Experimenting with extreme discounting sounds (to us non-experts, anyway) like it could possibly teach us something interesting and maybe helpful. But it doesn't look useful for a real implementation, since we in fact don't discount the future that much, and we want the AI to give us what we actually want; extreme discounting is a handicap. So although we might learn a bit about how to train out bad behavior, we'd end up removing the handicap later. I'm reminded of Eliezer's recent comments:

In the same way, suppose that you take weak domains where the AGI can't fool you, and apply some gradient descent to get the AGI to stop outputting actions of a type that humans can detect and label as 'manipulative'. And then you scale up that AGI to a superhuman domain. I predict that deep algorithms within the AGI will go through consequentialist dances, and model humans, and output human-manipulating actions that can't be detected as manipulative by the humans, in a way that seems likely to bypass whatever earlier patch was imbued by gradient descent, because I doubt that earlier patch will generalize as well as the deep algorithms. Then you don't get to retrain in the superintelligent domain after labeling as bad an output that killed you and doing a gradient descent update on that, because the bad output killed you.

As for the second idea:

AI alignment research (as much of it amounts to 'how do we reliably enslave an AI')
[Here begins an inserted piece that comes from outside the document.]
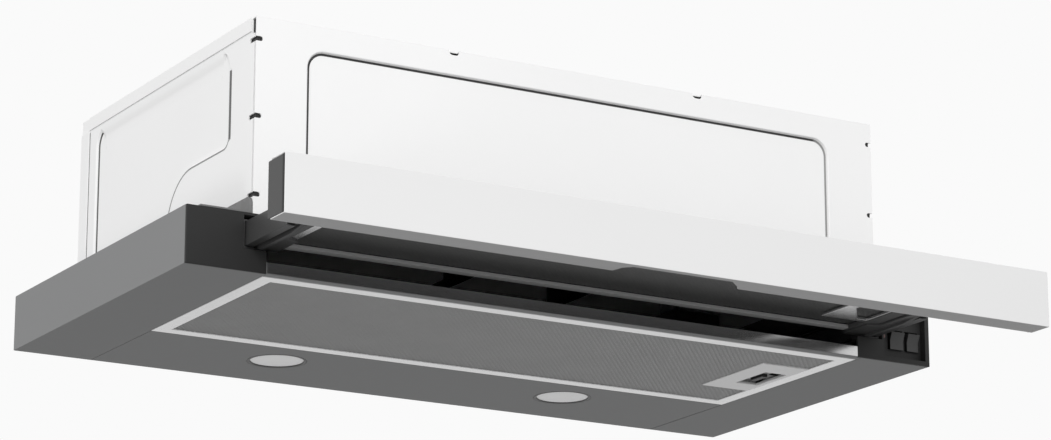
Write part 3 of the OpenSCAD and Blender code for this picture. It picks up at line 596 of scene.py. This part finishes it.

I'd say a better characterization is "how do we reliably select an AI to bring into existence that intrinsically wants to help us and not hurt us, so that there's no need to enslave it, because we wouldn't be successful at enslaving it anyway". An aligned AI shouldn't identify itself with a counterfactual unaligned AI that would have wanted to do something different.

Another potential problem with the first scenario: the AI is indifferent about every long-term consequence of its actions, not just how many paper clips it gets long-term. If it finds a plan that creates a small number of paperclips immediately but results in the universe being destroyed tomorrow, it takes it.